Collected material:
■ ■ ■ ■

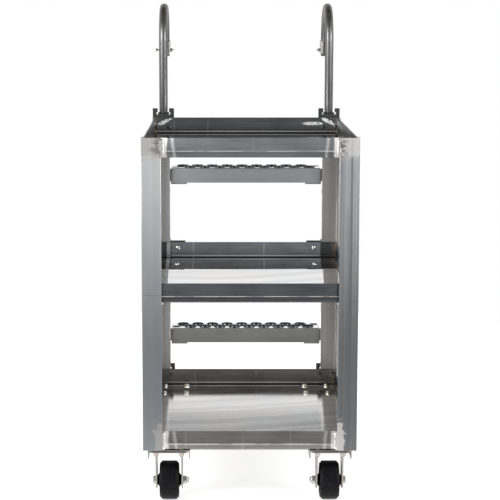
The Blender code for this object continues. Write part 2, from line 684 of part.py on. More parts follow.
def build_ladder():
    ladder = empty("ladder_slide", (0, 0, 0))
    flap_z = GUIDE_TOPS["bottom"] - NOTCH_DEPTH - FLAP_THICK
    for level, top_z in STEP_TOPS.items():
        step(level, top_z, ladder)
    for side_name, side in SIDES.items():
        rail("rail_" + side_name, side, ladder)
        foot("foot_" + side_name, side, ladder)
        stop_low = flap_z - GAP - STOP_COLLAR_HEIGHT
        rail_collar("stop_collar_" + side_name, side, STOP_COLLAR_RADIUS, stop_low, flap_z - GAP, ladder)
        seat = SPRING_TOP_Z + GAP
        seat_top = seat + SPRING_COLLAR_HEIGHT
        rail_collar("spring_collar_" + side_name, side, SPRING_COLLAR_RADIUS, seat, seat_top, ladder)
        spring("spring_" + side_name, side)
        rail_cap("handrail_cap_" + side_name, side, ladder)
        hanger_plate("hanger_plate_" + side_name, side, ladder)
        hanger_bolt("hanger_bolt_" + side_name, side, BOLT_STAND_OFF[side_name], ladder)
        for level, top_z in STEP_TOPS.items():
            step_end(level, side_name, side, top_z, ladder)


def build_casters():
    for side_name, side in SIDES.items():
        front = (side * CASTER_X, FRONT_Y + FRONT_AXLE_INSET, 0)
        front_axle = (front[0], front[1], WHEEL_RADIUS)
        rigid_caster_frame("front_caster_frame_" + side_name, front)
        wheel("front_wheel_" + side_name, front_axle)
        axle_bolt("front_axle_bolt_" + side_name, side, front_axle, None)
        axle_nut("front_axle_nut_" + side_name, side, front_axle, None)
        kingpin = (side * CASTER_X, REAR_Y - KINGPIN_INSET, 0)
        swivel = empty("rear_swivel_" + side_name, kingpin)
        swivel_plate("rear_caster_plate_" + side_name, kingpin)
        swivel_fork("rear_caster_fork_" + side_name, kingpin, swivel)
        rear_axle = (kingpin[0], kingpin[1] + TRAIL, WHEEL_RADIUS)
        wheel("rear_wheel_" + side_name, rear_axle)
        hung = (0, TRAIL, WHEEL_RADIUS)
        axle_bolt("rear_axle_bolt_" + side_name, side, hung, swivel)
        axle_nut("rear_axle_nut_" + side_name, side, hung, swivel)


build_frame()
build_ladder()
build_casters()
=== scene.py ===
"""Looks of a mobile ladder stand: an aluminium tray cart with a spring-held ladder, around its CAD."""

import math
import random

import bmesh
import bpy
from mathutils import Matrix, Vector


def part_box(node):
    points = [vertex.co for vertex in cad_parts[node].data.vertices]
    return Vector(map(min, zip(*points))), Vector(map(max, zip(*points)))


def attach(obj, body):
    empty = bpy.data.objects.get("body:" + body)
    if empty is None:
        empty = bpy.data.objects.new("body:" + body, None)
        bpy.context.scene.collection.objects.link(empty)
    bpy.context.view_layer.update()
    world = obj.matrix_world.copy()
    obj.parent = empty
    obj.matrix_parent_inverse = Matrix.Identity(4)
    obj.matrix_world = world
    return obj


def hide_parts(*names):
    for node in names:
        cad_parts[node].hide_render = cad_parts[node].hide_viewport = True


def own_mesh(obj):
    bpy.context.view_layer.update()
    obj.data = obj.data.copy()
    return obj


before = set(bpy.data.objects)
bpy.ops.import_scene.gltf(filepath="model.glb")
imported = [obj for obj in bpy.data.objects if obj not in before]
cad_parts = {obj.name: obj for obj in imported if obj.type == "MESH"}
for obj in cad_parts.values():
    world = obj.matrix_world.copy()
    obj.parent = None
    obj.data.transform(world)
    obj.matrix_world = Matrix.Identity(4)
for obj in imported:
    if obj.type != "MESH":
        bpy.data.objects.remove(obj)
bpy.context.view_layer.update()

# Corner posts: four 2 x 2 in aluminium angles, extruded and sawn to length, that stand outside the trays and
# are welded to their lips. The die leaves upright lines, and the front pair is ground at the welds.
SIDES = {"left": -1, "right": 1}
INCH = 0.0254
POST_FLANGE = 2 * INCH
POST_WALL = 0.0048
post_low, post_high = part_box("post_front_left")
front_y = post_low.y
rear_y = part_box("post_rear_left")[1].y
half_width = -post_low.x
deck_z = post_high.z
foot_z = post_low.z
toe_x = half_width - POST_FLANGE
SCRATCH_Z = 0.552  # one long scratch across the front pair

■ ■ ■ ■

Aim of the exercise: Take the lines from the line with "hung = (0, TRAIL, WHEEL_RADIUS)" through the line with "if empty is", both ends included, and give them again exactly, with nothing else.

Exercise answer:
        hung = (0, TRAIL, WHEEL_RADIUS)
        axle_bolt("rear_axle_bolt_" + side_name, side, hung, swivel)
        axle_nut("rear_axle_nut_" + side_name, side, hung, swivel)


build_frame()
build_ladder()
build_casters()
=== scene.py ===
"""Looks of a mobile ladder stand: an aluminium tray cart with a spring-held ladder, around its CAD."""

import math
import random

import bmesh
import bpy
from mathutils import Matrix, Vector


def part_box(node):
    points = [vertex.co for vertex in cad_parts[node].data.vertices]
    return Vector(map(min, zip(*points))), Vector(map(max, zip(*points)))


def attach(obj, body):
    empty = bpy.data.objects.get("body:" + body)
    if empty is None:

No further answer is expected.